Because these were pre-production cars, none had the complete RS upgrade treatment, specifically its body-colored dash and door appliques. We've showed you pictures of this in the past at www.superchevy.com and it looks interesting. We will say the console lid covering is much nicer in the RS model (the base version feels a little rubbery).

The gauges vary slightly from V-6 to V-8, with the numerals and letters getting different fonts, and the V-8 cluster using a 180 mph speedometer instead of 160. The console mounted gauges are a love it or hate it affair.

As for the V-6, no more will owners of non-V-8 Camaros be stigmatized. This is a world-class engine, a silky smooth, state-of-the-art mill that offers the power of a small V-8 with the fuel economy of a frugal six (29 mpg EPA highway). Chevy is predicting 0-60 sprints in 6.1 seconds and we'd be surprised if we couldn't better that. When you put the spurs to it, the six-speed automatic delivers crisp downshifts and holds the gear right to redline. Mid-14s in the quarter should be achievable.

If you are so inclined, you can order either the 3.6 or the 6.2 V-8 with tap shifts. Just pull the gear selector all the way down and hit the buttons located on the back of the steering wheel--right side for upshifting, left side for down. Oddly, there are faux paddles behind the wheel that you'd think were for shifting. They are just to let you know where the tap shift buttons are and which is up and which is down.
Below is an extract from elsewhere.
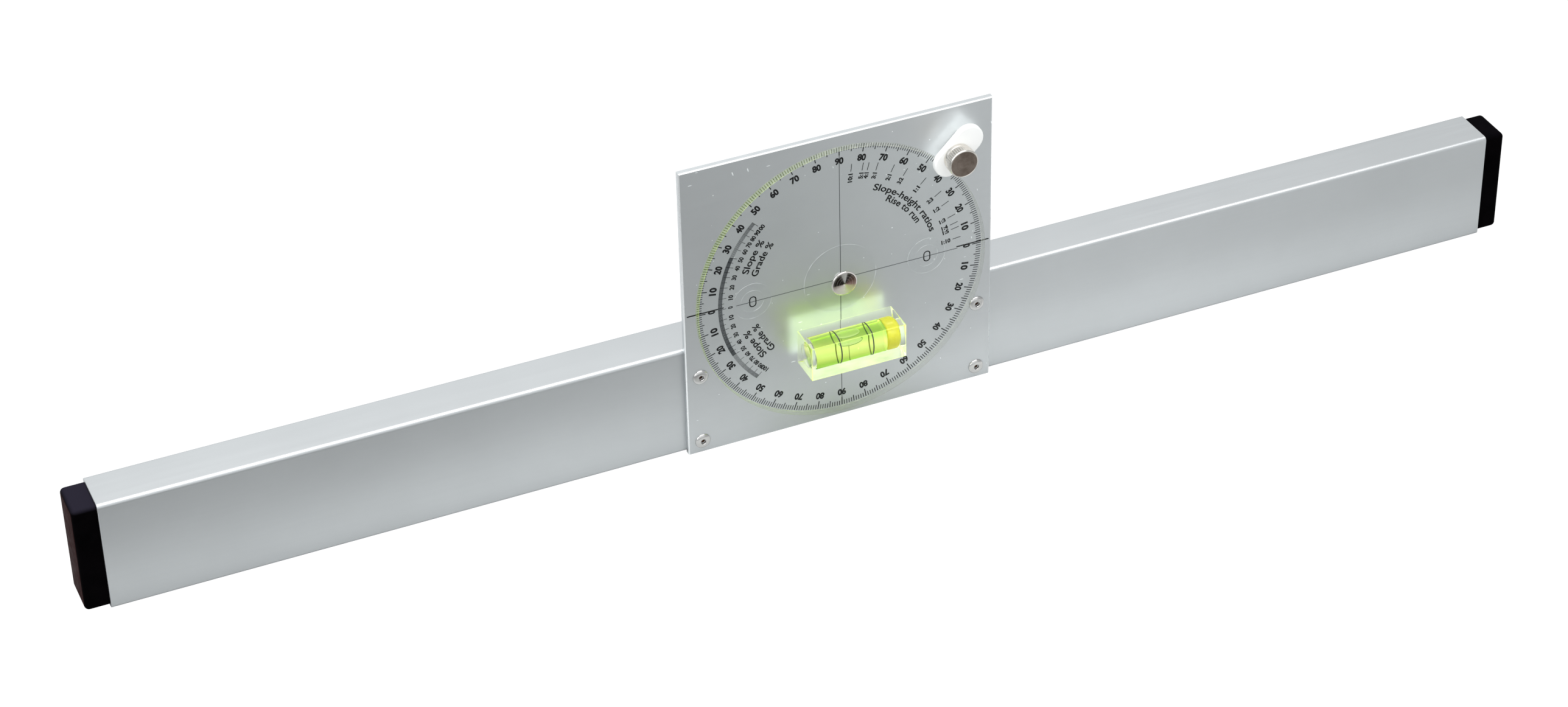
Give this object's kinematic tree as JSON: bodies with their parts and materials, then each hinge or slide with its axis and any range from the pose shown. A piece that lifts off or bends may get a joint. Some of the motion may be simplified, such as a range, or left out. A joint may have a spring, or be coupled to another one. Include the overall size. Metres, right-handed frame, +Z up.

Like the SS, the base car has a solid foundation. If you were blindfolded and didn't know any better, the ride would suggest you were in a much more expensive automobile. It swallows up bumps, potholes and uneven pavement like no F-car before ever had the right. At just under $23,000 (base price), Chevy is going to steal a ton of V-6 Mustang sales from Ford.

We should have one for instrumented testing by next issue. Let the games begin.